Set task
Copy every line of the data exactly, leaving nothing out.

## BEGIN Data excerpt

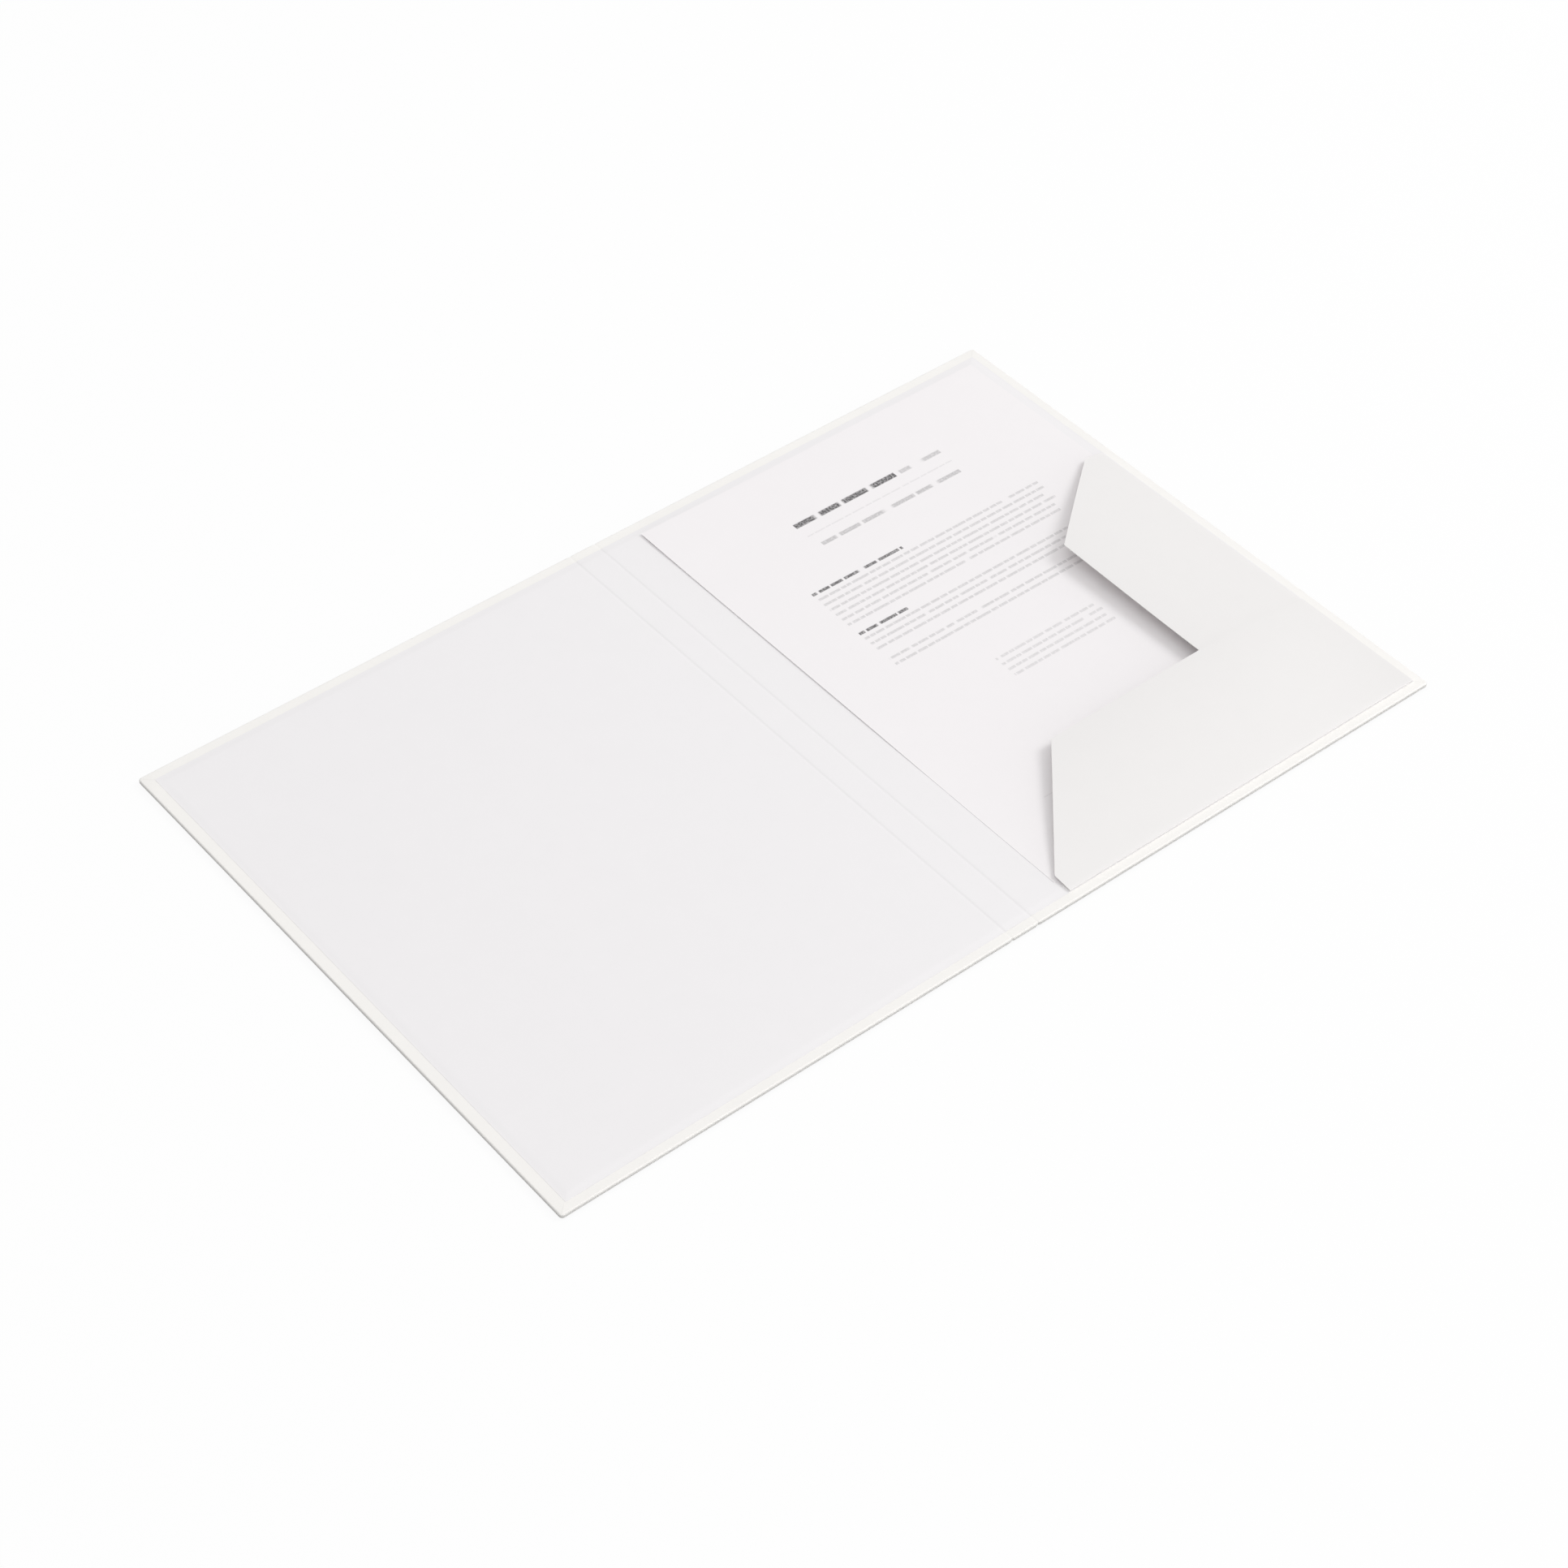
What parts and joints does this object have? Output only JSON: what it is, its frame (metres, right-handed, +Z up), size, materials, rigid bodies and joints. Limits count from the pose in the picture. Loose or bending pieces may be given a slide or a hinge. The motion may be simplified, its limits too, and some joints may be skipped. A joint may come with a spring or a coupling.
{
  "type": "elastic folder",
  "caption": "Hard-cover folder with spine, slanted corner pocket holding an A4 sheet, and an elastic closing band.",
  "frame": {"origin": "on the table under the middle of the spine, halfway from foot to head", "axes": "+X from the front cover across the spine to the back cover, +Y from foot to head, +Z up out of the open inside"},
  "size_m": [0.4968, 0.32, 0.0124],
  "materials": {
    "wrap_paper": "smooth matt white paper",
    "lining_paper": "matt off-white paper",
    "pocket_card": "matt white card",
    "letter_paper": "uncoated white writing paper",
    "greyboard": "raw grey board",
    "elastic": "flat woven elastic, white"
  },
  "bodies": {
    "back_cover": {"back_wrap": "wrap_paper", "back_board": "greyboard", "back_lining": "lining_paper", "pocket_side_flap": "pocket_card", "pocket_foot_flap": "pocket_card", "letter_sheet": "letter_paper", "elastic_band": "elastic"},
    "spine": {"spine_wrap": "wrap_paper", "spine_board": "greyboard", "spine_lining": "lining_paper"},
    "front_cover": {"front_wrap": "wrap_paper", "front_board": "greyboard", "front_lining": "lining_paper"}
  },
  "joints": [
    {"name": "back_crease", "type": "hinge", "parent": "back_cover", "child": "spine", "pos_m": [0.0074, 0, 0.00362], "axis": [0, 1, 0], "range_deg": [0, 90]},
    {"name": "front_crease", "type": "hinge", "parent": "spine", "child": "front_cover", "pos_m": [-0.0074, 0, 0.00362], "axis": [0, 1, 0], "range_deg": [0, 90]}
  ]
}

## END Data excerpt

Task response
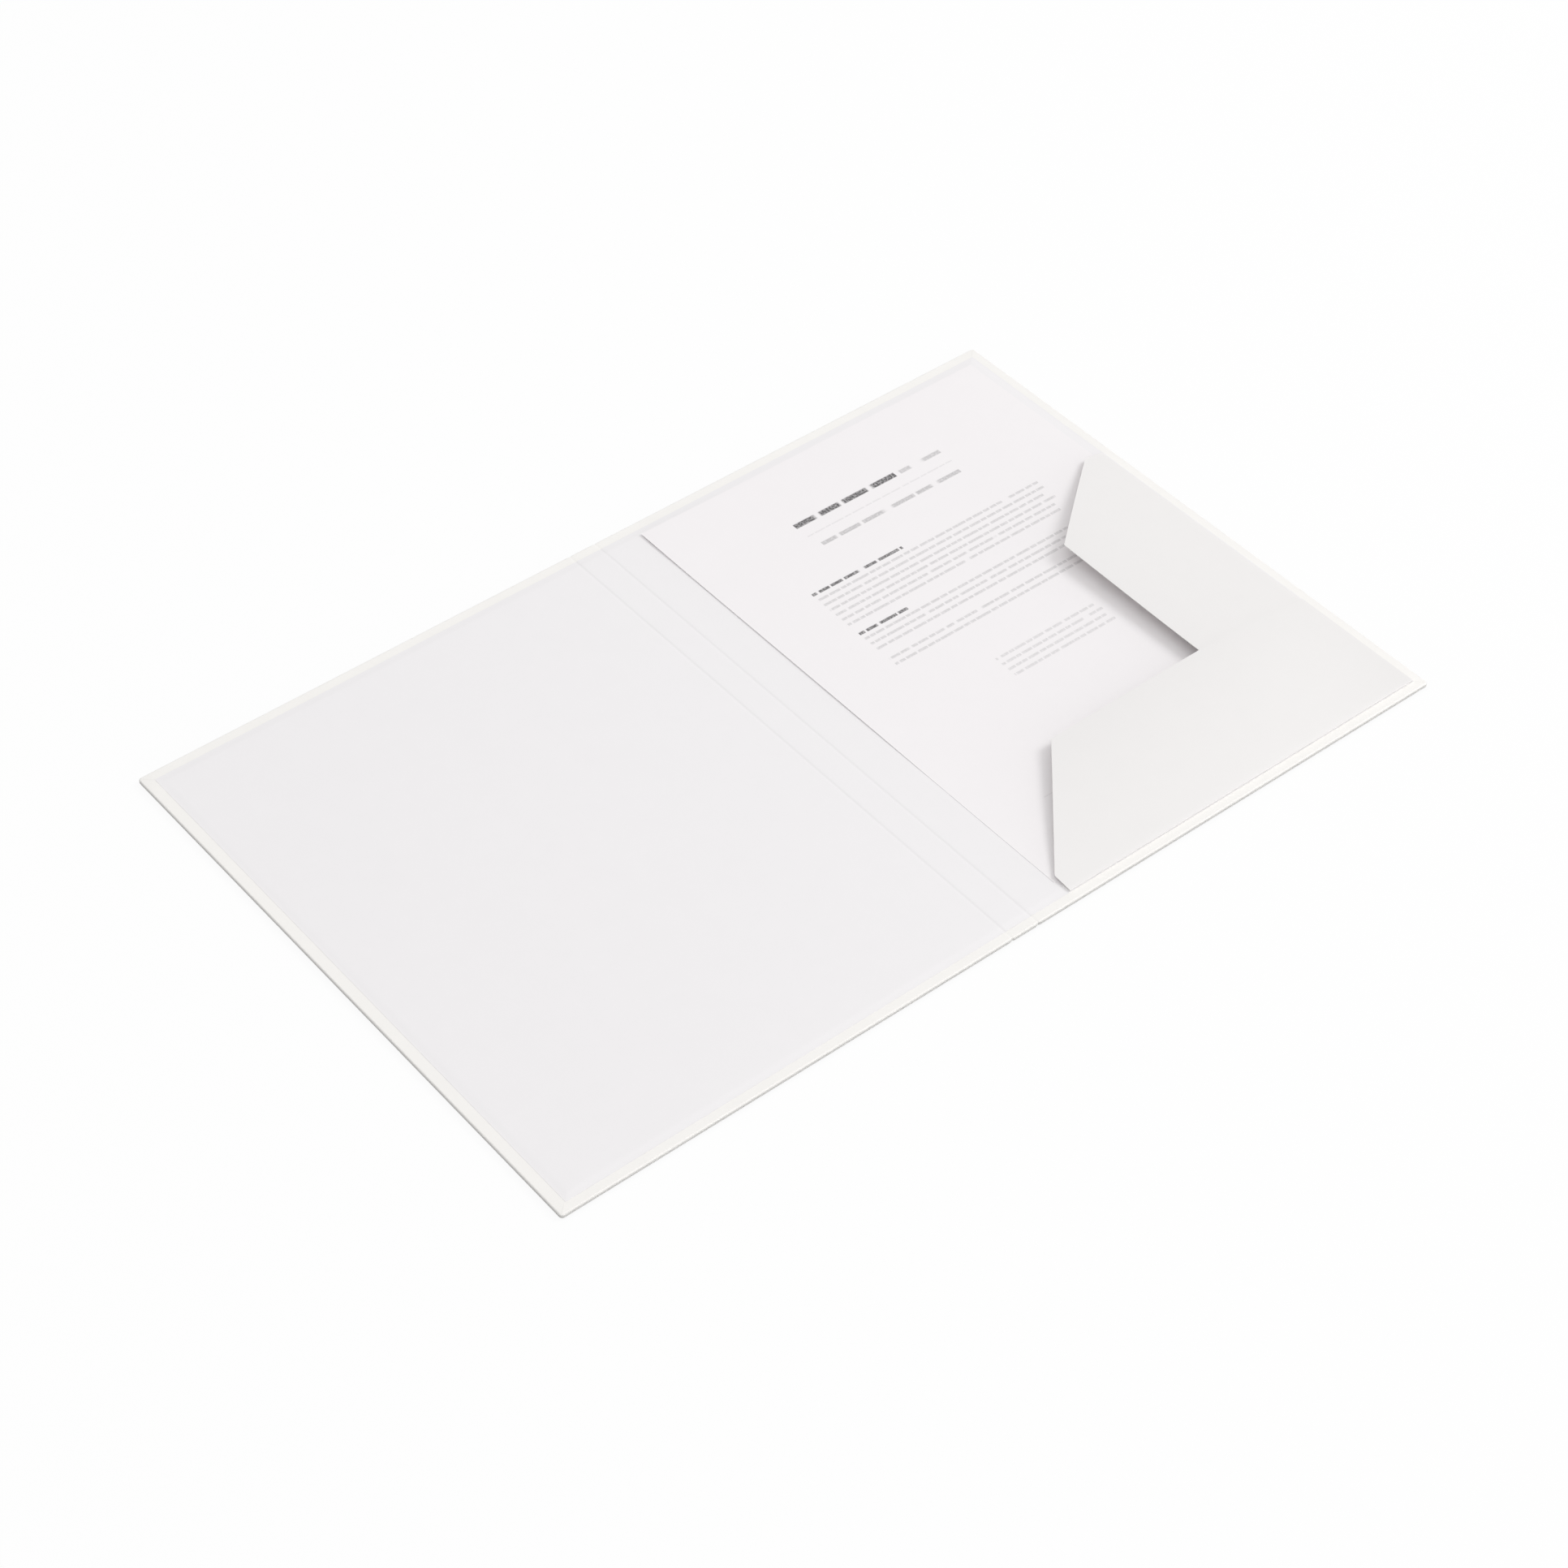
What parts and joints does this object have? Output only JSON: what it is, its frame (metres, right-handed, +Z up), size, materials, rigid bodies and joints. Limits count from the pose in the picture. Loose or bending pieces may be given a slide or a hinge. The motion may be simplified, its limits too, and some joints may be skipped. A joint may come with a spring or a coupling.
{
  "type": "elastic folder",
  "caption": "Hard-cover folder with spine, slanted corner pocket holding an A4 sheet, and an elastic closing band.",
  "frame": {"origin": "on the table under the middle of the spine, halfway from foot to head", "axes": "+X from the front cover across the spine to the back cover, +Y from foot to head, +Z up out of the open inside"},
  "size_m": [0.4968, 0.32, 0.0124],
  "materials": {
    "wrap_paper": "smooth matt white paper",
    "lining_paper": "matt off-white paper",
    "pocket_card": "matt white card",
    "letter_paper": "uncoated white writing paper",
    "greyboard": "raw grey board",
    "elastic": "flat woven elastic, white"
  },
  "bodies": {
    "back_cover": {"back_wrap": "wrap_paper", "back_board": "greyboard", "back_lining": "lining_paper", "pocket_side_flap": "pocket_card", "pocket_foot_flap": "pocket_card", "letter_sheet": "letter_paper", "elastic_band": "elastic"},
    "spine": {"spine_wrap": "wrap_paper", "spine_board": "greyboard", "spine_lining": "lining_paper"},
    "front_cover": {"front_wrap": "wrap_paper", "front_board": "greyboard", "front_lining": "lining_paper"}
  },
  "joints": [
    {"name": "back_crease", "type": "hinge", "parent": "back_cover", "child": "spine", "pos_m": [0.0074, 0, 0.00362], "axis": [0, 1, 0], "range_deg": [0, 90]},
    {"name": "front_crease", "type": "hinge", "parent": "spine", "child": "front_cover", "pos_m": [-0.0074, 0, 0.00362], "axis": [0, 1, 0], "range_deg": [0, 90]}
  ]
}